The same age gave rise to the greatest sports car the world had (and has) ever seen, the Porsche 911, a car first launched in 1963, and which, let’s face it, hasn’t changed at all in terms of shape, design or layout in its half-a-century history. The fact of the matter is that the list of great cars from the period could go on and on and the conclusion would be the same.

All modern car manufacturers are so keen to make money, that they forget what cars really mean to people, who develop a genuine emotional relationship with them. With modern cars having absolutely no personality and charm, it’s very hard to develop this ancestral bond between man and his ‘carriage’. Of all the modern manufacturers, only Alfa Romeo and Renault have given us genuinely characterful cars, excluding the exotics (Ferrari, Maserati, Lamborghini and the lot).

In my perfect world, coachbuilders would still exist, and you’d go to a BMW dealership and they’d sell you an excellent RWD chassis, then you’d go to Japan for a small, economical and fun naturally-aspirated petrol engine and then you’d go to Italy, where you'd have your car's body and interior coach-built to your own specifications.
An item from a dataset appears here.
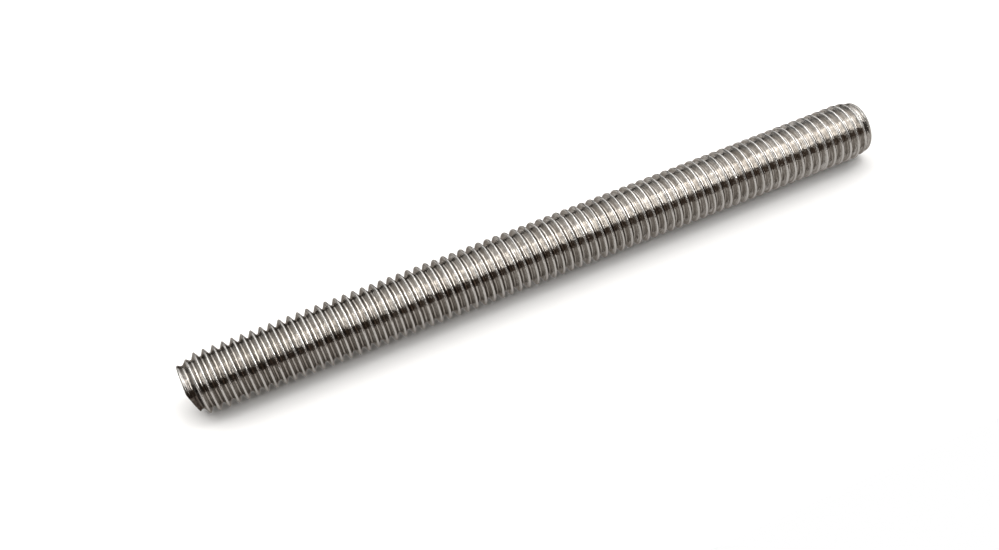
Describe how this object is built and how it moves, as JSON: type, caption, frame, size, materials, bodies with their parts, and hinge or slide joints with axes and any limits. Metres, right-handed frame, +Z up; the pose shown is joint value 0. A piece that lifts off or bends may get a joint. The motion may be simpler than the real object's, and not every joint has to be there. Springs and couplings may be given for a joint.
{
  "type": "threaded rod",
  "caption": "Straight steel rod with a fine right-hand screw thread along its whole length, a plain point at one end, a plain collar at the other and flat cropped end faces.",
  "frame": {"origin": "on the rod's axis at mid-length", "axes": "+X along the rod's axis, towards the end that is not cropped at an angle; +Z up as the rod lies on a surface"},
  "size_m": [0.098, 0.008, 0.008],
  "materials": {
    "steel": "bright rolled stainless steel, fine scratches along the thread"
  },
  "bodies": {
    "root": {"threaded_rod": "steel"}
  },
  "joints": []
}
This is still possible today, but it’s far too expensive and impractical. What I was trying to say was if these things would have stuck and become accepted as ‘normal’, over the years, their price would have gone down and everybody would have had a custom car which genuinely reflected their personality. Cars would be so interesting that everybody would be a car person and whenever a conversation on a different topic would run dry, you could always talk about your car – Your Car!